The floor rushes up.
But I don’t hit it.
Because Aria’s there.
She catches me, arms sliding under mine, dragging me down slow, soft. Her breath is ragged. Her hair’s falling loose, strands sticking to her cheeks where sweat and blood and maybe tears have left their mark.
“You stupid, beautiful son of a bitch,” she breathes, lowering me into her lap.
I try to smile. “Told you I’d handle it.”
“You’re bleeding out.”
“You’re welcome.”
She laughs—a broken, raw thing—and cups my face with blood-slick hands. Her thumbs trace the curve of my cheekbones. Her fingers tangle in the white mess of my hair.
“You’re not allowed to die,” she whispers.
“Wasn’t planning on it.”
Her face bends down to mine. Her forehead touches mine. Her breath is sugar and gunpowder. Her lips tremble.
“Don’t you dare leave me,” she murmurs.
And then she kisses me.
It’s not soft. It’s not sweet. It’s desperate, like she’s trying to keep my soul in my body with her mouth.

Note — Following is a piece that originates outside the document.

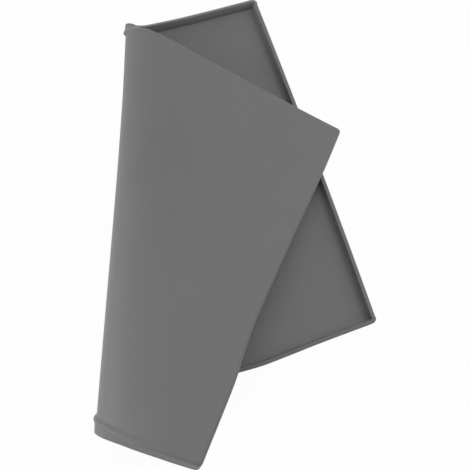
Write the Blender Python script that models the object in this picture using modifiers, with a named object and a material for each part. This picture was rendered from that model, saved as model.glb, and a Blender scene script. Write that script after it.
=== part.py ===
"""A rimmed silicone griddle mat, folded over once on itself along a conical fold.

Flat coordinates are those of the mat laid out open, underside down: X runs from the flap's free edge
to the back panel's far side, Y from the near edge to the far edge, and Z up from the underside.
The fold's hinge lines all start from one apex beyond the far edge. Azimuths are measured there, from
-Y towards +X. Each bend turns about a line on the underside, so the mat opens flat again.
"""

import math

import bmesh
import bpy
from mathutils import Vector

# The mat, in metres
MAT_LENGTH = 0.443
MAT_WIDTH = 0.400
SHEET = 0.003
RIM_HEIGHT = 0.013
CORNER_RADIUS = 0.006
EDGE_ROUND = 0.005
RIM_DRAFT = math.radians(4)

# The fold
APEX_X = 0.402
APEX_Y = 0.729
FOLD_AZIMUTH = math.radians(-21.7)
FOLD_BACK_REACH = math.radians(9.9)
FOLD_FLAP_REACH = math.radians(8.3)
FOLD_ANGLE = math.radians(188.5)
HINGES = 17
BODY_GAP = 0.0003

# In the fold the rim can't shorten, so it leans outward, most at the middle of the fold
FAR_SPLAY = math.radians(78)
NEAR_SPLAY = math.radians(78)
SPLAY_BACK_WIDTH = math.radians(2.3)
SPLAY_FLAP_WIDTH = math.radians(2.3)
SPLAY_BACK_END = math.radians(14)
SPLAY_FLAP_END = math.radians(10)

# The back panel's point that stands at the world's origin, in flat coordinates
HOME = Vector((0.345, 0.200, 0))

CORNER_STEPS = 5
ROUND_STEPS = 3
SPLAY_STATIONS = 5

SILICONE_COLOR = (0.165, 0.165, 0.165, 1)
SILICONE_ROUGHNESS = 0.55


def clear_scene():
    for obj in list(bpy.data.objects):
        bpy.data.objects.remove(obj)


def new_collection(name):
    collection = bpy.data.collections.new(name)
    bpy.context.scene.collection.children.link(collection)
    return collection


def silicone_material():
    material = bpy.data.materials.new("silicone")
    material.use_nodes = True
    shader = material.node_tree.nodes["Principled BSDF"]
    shader.inputs["Base Color"].default_value = SILICONE_COLOR
    shader.inputs["Roughness"].default_value = SILICONE_ROUGHNESS
    shader.inputs["Metallic"].default_value = 0
    return material


def bend_share(azimuth):
    """The share of the whole bend that lies between the back panel and this azimuth.

    The bend per radian rises and falls as a raised cosine on each side of the fold's middle."""
    offset = azimuth - FOLD_AZIMUTH
    reach = FOLD_BACK_REACH if offset > 0 else FOLD_FLAP_REACH
    step = min(abs(offset) / reach, 1)
    half = (step + math.sin(math.pi * step) / math.pi) * reach
    whole = FOLD_BACK_REACH + FOLD_FLAP_REACH
    return (FOLD_BACK_REACH - half) / whole if offset > 0 else (FOLD_BACK_REACH + half) / whole


def azimuth_of_share(share):
    """The inverse of bend_share, by bisection."""
    low = FOLD_AZIMUTH - FOLD_FLAP_REACH
    high = FOLD_AZIMUTH + FOLD_BACK_REACH
    for _ in range(50):
        middle = (low + high) / 2
        if bend_share(middle) > share:
            low = middle
        else:
            high = middle
    return (low + high) / 2


def ruling_direction(azimuth):
    return Vector((math.sin(azimuth), -math.cos(azimuth), 0))


def ruling_x(azimuth, y):
    return APEX_X + (APEX_Y - y) * math.tan(azimuth)


def hinge_azimuths():
    return [azimuth_of_share((k + 0.5) / HINGES) for k in range(HINGES)]


def hinge_point(azimuth):
    return Vector((ruling_x(azimuth, MAT_WIDTH / 2), MAT_WIDTH / 2, 0))


def splay_at(azimuth, most):
    """The rim's outward lean, which falls to a half at one width from the fold's middle and then tails off."""
    offset = azimuth - FOLD_AZIMUTH
    width = SPLAY_BACK_WIDTH if offset > 0 else SPLAY_FLAP_WIDTH
    return most / (1 + (offset / width) ** 2)


def splay_azimuths():
    """Where the rim's lean is set: midway along each strip, and out to where the splay has died away."""
    middles = [azimuth_of_share(k / HINGES) for k in range(1, HINGES)]
    back_end = FOLD_AZIMUTH + SPLAY_BACK_END
    flap_end = FOLD_AZIMUTH - SPLAY_FLAP_END
    back = [middles[0] + (back_end - middles[0]) * k / SPLAY_STATIONS for k in range(1, SPLAY_STATIONS + 1)]
    flap = [middles[-1] + (flap_end - middles[-1]) * k / SPLAY_STATIONS for k in range(1, SPLAY_STATIONS + 1)]
    return sorted(back + middles + flap)


def edge_stations(y, most):
    """The (x, lean) pairs along a long edge, from the free side to the far side."""
    least_x = 2 * CORNER_RADIUS
    most_x = MAT_LENGTH - 2 * CORNER_RADIUS
    stations = []
    for azimuth in splay_azimuths():
        x = ruling_x(azimuth, y)
        if least_x < x < most_x:
            stations.append((x, RIM_DRAFT + splay_at(azimuth, most)))
    return stations


def corner_lean(x, y, most):
    azimuth = math.atan2(x - APEX_X, APEX_Y - y)
    return RIM_DRAFT + splay_at(azimuth, most)


def corner_points(centre_x, centre_y, first_angle, most):
    """The (point, outward normal, lean) of one rounded corner, anticlockwise."""
    points = []
    for k in range(CORNER_STEPS + 1):
        angle = first_angle + math.pi / 2 * k / CORNER_STEPS
        normal = Vector((math.cos(angle), math.sin(angle), 0))
        point = Vector((centre_x, centre_y, 0)) + normal * CORNER_RADIUS
        along_long_edge = abs(normal.y)
        lean = RIM_DRAFT + (corner_lean(centre_x, centre_y, most) - RIM_DRAFT) * along_long_edge
        points.append((point, normal, lean))
    return points


def mat_outline():
    """The mat's outline, anticlockwise from the near edge, as (point, outward normal, lean)."""
    r = CORNER_RADIUS
    right = MAT_LENGTH - r
    top = MAT_WIDTH - r
    outline = []
    for x, lean in edge_stations(0, NEAR_SPLAY):
        outline.append((Vector((x, 0, 0)), Vector((0, -1, 0)), lean))
    outline += corner_points(right, r, -math.pi / 2, NEAR_SPLAY)
    outline += corner_points(right, top, 0, FAR_SPLAY)
    for x, lean in reversed(edge_stations(MAT_WIDTH, FAR_SPLAY)):
        outline.append((Vector((x, MAT_WIDTH, 0)), Vector((0, 1, 0)), lean))
    outline += corner_points(r, top, math.pi / 2, FAR_SPLAY)
    outline += corner_points(r, r, math.pi, NEAR_SPLAY)
    return outline


def rim_profile(lean):
    """The rim's outer face as (outward, up) points, from the underside round its edge and up the wall."""
    turn = math.pi / 2 - lean
    profile = []
    for k in range(ROUND_STEPS + 1):
        angle = turn * k / ROUND_STEPS
        profile.append((EDGE_ROUND * (math.sin(angle) - 1), EDGE_ROUND * (1 - math.cos(angle))))
    wall = (RIM_HEIGHT - EDGE_ROUND * (1 - math.sin(RIM_DRAFT))) / math.cos(RIM_DRAFT)
    out, up = profile[-1]
    profile.append((out + wall * math.sin(lean), up + wall * math.cos(lean)))
    return profile


def flat_mat_mesh(helpers):
    """The whole mat laid flat, as one closed mesh: its underside and outer rim, thickened inwards."""
    bm = bmesh.new()
    rings = []
    for point, normal, lean in mat_outline():
        profile = rim_profile(lean)
        rings.append([bm.verts.new(point + normal * out + Vector((0, 0, up))) for out, up in profile])
    for ring, following in zip(rings, rings[1:] + rings[:1]):
        for k in range(ROUND_STEPS + 1):
            bm.faces.new((ring[k], following[k], following[k + 1], ring[k + 1]))
    bm.faces.new([ring[0] for ring in reversed(rings)])
    bmesh.ops.recalc_face_normals(bm, faces=bm.faces)
    mesh = bpy.data.meshes.new("flat_mat_shell")
    bm.to_mesh(mesh)
    bm.free()
    shell = bpy.data.objects.new("flat_mat_shell", mesh)
    shell.hide_render = True
    shell.display_type = "WIRE"
    helpers.objects.link(shell)
    thicken = shell.modifiers.new("sheet", "SOLIDIFY")
    thicken.thickness = SHEET
    thicken.offset = -1
    thicken.use_even_offset = True
    graph = bpy.context.evaluated_depsgraph_get()
    return bpy.data.meshes.new_from_object(shell.evaluated_get(graph))


def cut_away(bm, point, normal):
    """Removes what lies beyond a plane, on the side that its normal points to, and closes the cut."""
    everything = bm.verts[:] + bm.edges[:] + bm.faces[:]
    cut = bmesh.ops.bisect_plane(
        bm, geom=everything, dist=1e-7, plane_co=point, plane_no=normal, clear_outer=True
    )
    edges = [item for item in cut["geom_cut"] if isinstance(item, bmesh.types.BMEdge)]
    bmesh.ops.edgenet_fill(bm, edges=edges)


def mitre_plane(azimuth, bend, side):
    """The plane that ends a body at a hinge. side is 1 at its back end and -1 at its flap end.

    The two bodies at a hinge lean apart by half the bend each, so that they meet face to face at rest."""
    towards_back = Vector((math.cos(azimuth), math.sin(azimuth), 0))
    normal = side * towards_back * math.cos(bend / 2) + Vector((0, 0, math.sin(bend / 2)))
    return hinge_point(azimuth) - normal * BODY_GAP / 2, normal


def mat_body(name, flat_mat, origin, back_azimuth, flap_azimuth, bend, collection, material):
    """One body of the mat, between two hinges, or beyond the first or last one where an azimuth is None."""
    bm = bmesh.new()
    bm.from_mesh(flat_mat)
    if back_azimuth is not None:
        cut_away(bm, *mitre_plane(back_azimuth, bend, 1))
    if flap_azimuth is not None:
        cut_away(bm, *mitre_plane(flap_azimuth, bend, -1))
    bmesh.ops.translate(bm, verts=bm.verts, vec=-origin)
    bmesh.ops.recalc_face_normals(bm, faces=bm.faces)
    mesh = bpy.data.meshes.new(name)
    bm.to_mesh(mesh)
    bm.free()
    mesh.materials.append(material)
    body = bpy.data.objects.new(name, mesh)
    collection.objects.link(body)
    return body


def fold_hinge(name, azimuth, bend, parent, parent_point, collection):
    """An empty on a hinge line, turned by the bend about it: a turn of 0 lays what it holds flat."""
    hinge = bpy.data.objects.new(name, None)
    hinge.empty_display_size = 0.02
    hinge.location = hinge_point(azimuth) - parent_point
    hinge.rotation_mode = "AXIS_ANGLE"
    hinge.rotation_axis_angle = (-bend, *ruling_direction(azimuth))
    hinge.parent = parent
    collection.objects.link(hinge)
    return hinge


def build_mat():
    collection = new_collection("griddle_mat")
    helpers = new_collection("flat_layout")
    helpers.hide_render = True
    material = silicone_material()
    flat_mat = flat_mat_mesh(helpers)
    azimuths = hinge_azimuths()
    bend = FOLD_ANGLE / HINGES
    mat_body("back_panel", flat_mat, HOME, None, azimuths[0], bend, collection, material)
    parent = None
    parent_point = HOME
    for k, azimuth in enumerate(azimuths):
        hinge = fold_hinge(f"fold_hinge_{k + 1:02d}", azimuth, bend, parent, parent_point, collection)
        last = k == HINGES - 1
        name = "front_flap" if last else f"fold_strip_{k + 1:02d}"
        flap_azimuth = None if last else azimuths[k + 1]
        origin = hinge_point(azimuth)
        body = mat_body(name, flat_mat, origin, azimuth, flap_azimuth, bend, collection, material)
        body.parent = hinge
        parent = hinge
        parent_point = origin


clear_scene()
build_mat()
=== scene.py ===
"""A rimmed silicone griddle mat, folded over once, with its floor, light and camera.

The mat's skin is made laid flat, one row of points after another along its outline, and then folded along
the same cone as the solids. Flat coordinates: X runs from the flap's free edge to the back panel's far side,
Y from the near edge to the far edge, Z up from the underside. An azimuth is the direction of a bend line as
seen from the cone's apex, 0 straight towards the near edge and larger towards the back panel. The skin is
split midway between the fold's hinge lines, so that each piece spans one hinge.
"""

import math

import bmesh
import bpy
import numpy as np
from mathutils import Matrix, Vector


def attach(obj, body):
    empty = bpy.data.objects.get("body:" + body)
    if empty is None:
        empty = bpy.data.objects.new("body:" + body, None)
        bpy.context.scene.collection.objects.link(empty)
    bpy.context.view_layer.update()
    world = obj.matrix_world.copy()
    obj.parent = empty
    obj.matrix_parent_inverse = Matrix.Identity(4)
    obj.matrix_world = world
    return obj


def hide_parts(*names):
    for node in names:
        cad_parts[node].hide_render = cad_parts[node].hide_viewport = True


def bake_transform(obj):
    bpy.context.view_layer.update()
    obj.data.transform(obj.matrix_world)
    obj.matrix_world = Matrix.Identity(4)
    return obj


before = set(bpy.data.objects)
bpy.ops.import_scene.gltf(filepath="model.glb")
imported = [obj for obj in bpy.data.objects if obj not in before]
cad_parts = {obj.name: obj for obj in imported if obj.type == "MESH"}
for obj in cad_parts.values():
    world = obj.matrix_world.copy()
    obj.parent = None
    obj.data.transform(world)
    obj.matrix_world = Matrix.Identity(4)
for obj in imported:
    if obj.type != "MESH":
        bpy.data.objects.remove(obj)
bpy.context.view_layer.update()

QUARTER_TURN = math.pi / 2

# The mat, in metres, as the solids have it
MAT_LENGTH = 0.443
MAT_WIDTH = 0.400
SHEET = 0.003
RIM_HEIGHT = 0.013
RIM_DRAFT = math.radians(4)
HOME = np.array((0.345, 0.200, 0))

# The fold, as the solids have it
APEX = np.array((0.402, 0.729, 0))
FOLD_AZIMUTH = math.radians(-21.7)
FOLD_BACK_REACH = math.radians(9.9)
FOLD_FLAP_REACH = math.radians(8.3)
FOLD_ANGLE = math.radians(188.5)
HINGES = 17
SPLAY_WIDTH = math.radians(2.3)
SPLAY_BACK_END = math.radians(14)
SPLAY_FLAP_END = math.radians(10)

# The skin's section: tighter corners and edges than the solids have, and a thicker rim
CORNER_RADIUS = 0.0045
EDGE_ROUND = 0.0035
TOP_ROUND = 0.0004
RIM_THICK = 0.0043
THICKEN_LENGTH = 0.006
TIGHTEST_BEND = 0.97
INNER_ROUNDING = 6
INNER_LOWEST = 0.0026
CORNER_INSET = 0.0008
INSET_FADE = 0.025

# How far the back's rim leans outward, away from the fold
FAR_LEAN = math.radians(21)
NEAR_LEAN = math.radians(13)
LEAN_START = 0.27
LEAN_FADE = 0.05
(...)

Her lips press to mine, tasting of salt and pain and something dangerously close to love.
And gods help me... I kiss her back.
Because even if I bleed out in this hallway—if this is my last breath—I want it to taste like her.
I sink into her like gravity.
And for the first time in my violent, brutal, empty life...
I feel home.
CHAPTER 30
ARIA DAWSON
He lives.
Barely.
I can feel the thready pulse at his throat with every beat that scrapes past my fingertips like it's being dragged from the void by sheer spite. His skin is clammy beneath my palms, slick with blood and sweat and whatever cruel chemistry his Reaper body is unleashing in its frantic scramble to repair itself.
But he's breathing.
For now.
They cart him off the moment reinforcements sweep the hall, medics swarming like wasps around royalty. I follow as far as the threshold to the infirmary, and then I stop. Because watching Aebon Rexx—unbreakable, incorrigible, maddening—laid out on a slab with half his side torn open is something I can’t keep in my sightline without falling apart.
I turn before I do.
We don’t get time for grief. That’s a luxury for the dead.